*Instructions for the task:*
Extract every line below that contains the word "model".

*Given records:*
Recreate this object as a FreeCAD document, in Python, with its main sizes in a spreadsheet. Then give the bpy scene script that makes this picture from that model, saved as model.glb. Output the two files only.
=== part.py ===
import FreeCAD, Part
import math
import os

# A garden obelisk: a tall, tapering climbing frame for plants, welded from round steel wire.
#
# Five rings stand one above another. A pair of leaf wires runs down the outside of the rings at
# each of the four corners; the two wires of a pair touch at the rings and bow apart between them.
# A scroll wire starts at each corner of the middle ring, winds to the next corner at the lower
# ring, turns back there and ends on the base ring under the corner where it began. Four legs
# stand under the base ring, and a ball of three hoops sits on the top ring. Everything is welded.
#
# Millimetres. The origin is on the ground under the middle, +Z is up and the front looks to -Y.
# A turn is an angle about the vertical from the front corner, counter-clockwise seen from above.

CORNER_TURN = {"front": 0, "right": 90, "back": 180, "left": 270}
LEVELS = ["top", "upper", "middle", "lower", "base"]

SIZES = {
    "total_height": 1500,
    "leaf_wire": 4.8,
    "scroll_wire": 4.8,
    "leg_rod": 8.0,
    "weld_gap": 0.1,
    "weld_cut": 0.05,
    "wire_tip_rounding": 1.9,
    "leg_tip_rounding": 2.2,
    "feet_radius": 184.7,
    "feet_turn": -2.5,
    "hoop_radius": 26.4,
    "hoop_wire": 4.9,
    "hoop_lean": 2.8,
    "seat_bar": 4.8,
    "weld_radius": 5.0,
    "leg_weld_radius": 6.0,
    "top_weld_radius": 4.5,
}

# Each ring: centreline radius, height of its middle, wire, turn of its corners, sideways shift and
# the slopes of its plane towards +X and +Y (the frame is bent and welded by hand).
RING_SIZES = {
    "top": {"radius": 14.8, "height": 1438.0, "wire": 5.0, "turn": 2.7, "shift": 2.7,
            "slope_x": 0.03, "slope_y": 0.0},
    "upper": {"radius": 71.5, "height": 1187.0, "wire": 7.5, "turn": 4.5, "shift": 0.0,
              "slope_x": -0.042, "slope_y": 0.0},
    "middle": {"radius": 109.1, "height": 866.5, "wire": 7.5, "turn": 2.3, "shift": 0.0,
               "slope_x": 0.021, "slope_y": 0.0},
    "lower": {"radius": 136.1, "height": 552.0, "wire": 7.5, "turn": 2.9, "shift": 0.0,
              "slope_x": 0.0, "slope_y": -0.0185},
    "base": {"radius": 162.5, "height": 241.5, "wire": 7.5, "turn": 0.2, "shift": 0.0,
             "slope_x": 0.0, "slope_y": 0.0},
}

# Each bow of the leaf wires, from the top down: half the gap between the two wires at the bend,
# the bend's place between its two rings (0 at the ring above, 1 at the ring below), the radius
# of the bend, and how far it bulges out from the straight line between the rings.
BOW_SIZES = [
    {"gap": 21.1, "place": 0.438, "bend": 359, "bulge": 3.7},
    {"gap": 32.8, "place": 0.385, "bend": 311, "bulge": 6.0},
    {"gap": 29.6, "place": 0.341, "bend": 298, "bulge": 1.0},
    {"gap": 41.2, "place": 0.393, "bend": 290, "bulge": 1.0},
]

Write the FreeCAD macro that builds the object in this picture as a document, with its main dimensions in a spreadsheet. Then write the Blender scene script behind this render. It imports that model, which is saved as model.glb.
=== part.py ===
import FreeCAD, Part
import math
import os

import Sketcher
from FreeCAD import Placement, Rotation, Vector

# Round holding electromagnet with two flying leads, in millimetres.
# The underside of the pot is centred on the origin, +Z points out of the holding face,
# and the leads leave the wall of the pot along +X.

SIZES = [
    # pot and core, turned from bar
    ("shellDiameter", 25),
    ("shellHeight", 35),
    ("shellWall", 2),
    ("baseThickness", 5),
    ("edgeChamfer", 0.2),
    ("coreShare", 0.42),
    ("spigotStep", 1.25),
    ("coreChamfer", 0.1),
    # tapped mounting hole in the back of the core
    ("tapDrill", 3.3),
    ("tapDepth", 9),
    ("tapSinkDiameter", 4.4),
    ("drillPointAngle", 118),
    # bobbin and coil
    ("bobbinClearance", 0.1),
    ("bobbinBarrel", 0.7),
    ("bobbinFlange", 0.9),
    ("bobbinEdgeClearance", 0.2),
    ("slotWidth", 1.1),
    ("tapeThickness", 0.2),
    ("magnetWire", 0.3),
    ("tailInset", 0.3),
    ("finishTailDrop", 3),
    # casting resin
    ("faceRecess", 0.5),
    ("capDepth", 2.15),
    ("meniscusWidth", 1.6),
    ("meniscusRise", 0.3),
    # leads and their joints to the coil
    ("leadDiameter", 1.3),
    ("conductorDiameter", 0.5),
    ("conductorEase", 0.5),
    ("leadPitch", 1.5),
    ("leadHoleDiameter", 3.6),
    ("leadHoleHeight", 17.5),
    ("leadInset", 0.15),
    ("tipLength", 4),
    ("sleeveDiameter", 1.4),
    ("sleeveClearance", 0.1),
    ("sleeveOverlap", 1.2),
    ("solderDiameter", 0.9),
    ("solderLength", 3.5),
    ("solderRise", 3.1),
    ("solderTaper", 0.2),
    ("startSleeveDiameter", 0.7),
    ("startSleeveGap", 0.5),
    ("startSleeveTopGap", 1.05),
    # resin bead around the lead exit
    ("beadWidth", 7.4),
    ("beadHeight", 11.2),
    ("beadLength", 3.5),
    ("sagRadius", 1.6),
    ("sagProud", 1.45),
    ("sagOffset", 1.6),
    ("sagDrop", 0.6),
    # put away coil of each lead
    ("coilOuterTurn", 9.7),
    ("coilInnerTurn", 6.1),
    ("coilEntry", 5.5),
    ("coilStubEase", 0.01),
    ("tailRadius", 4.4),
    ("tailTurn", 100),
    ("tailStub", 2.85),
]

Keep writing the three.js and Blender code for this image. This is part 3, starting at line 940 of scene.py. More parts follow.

*Solution to this problem:*
Recreate this object as a FreeCAD document, in Python, with its main sizes in a spreadsheet. Then give the bpy scene script that makes this picture from that model, saved as model.glb. Output the two files only.
Write the FreeCAD macro that builds the object in this picture as a document, with its main dimensions in a spreadsheet. Then write the Blender scene script behind this render. It imports that model, which is saved as model.glb.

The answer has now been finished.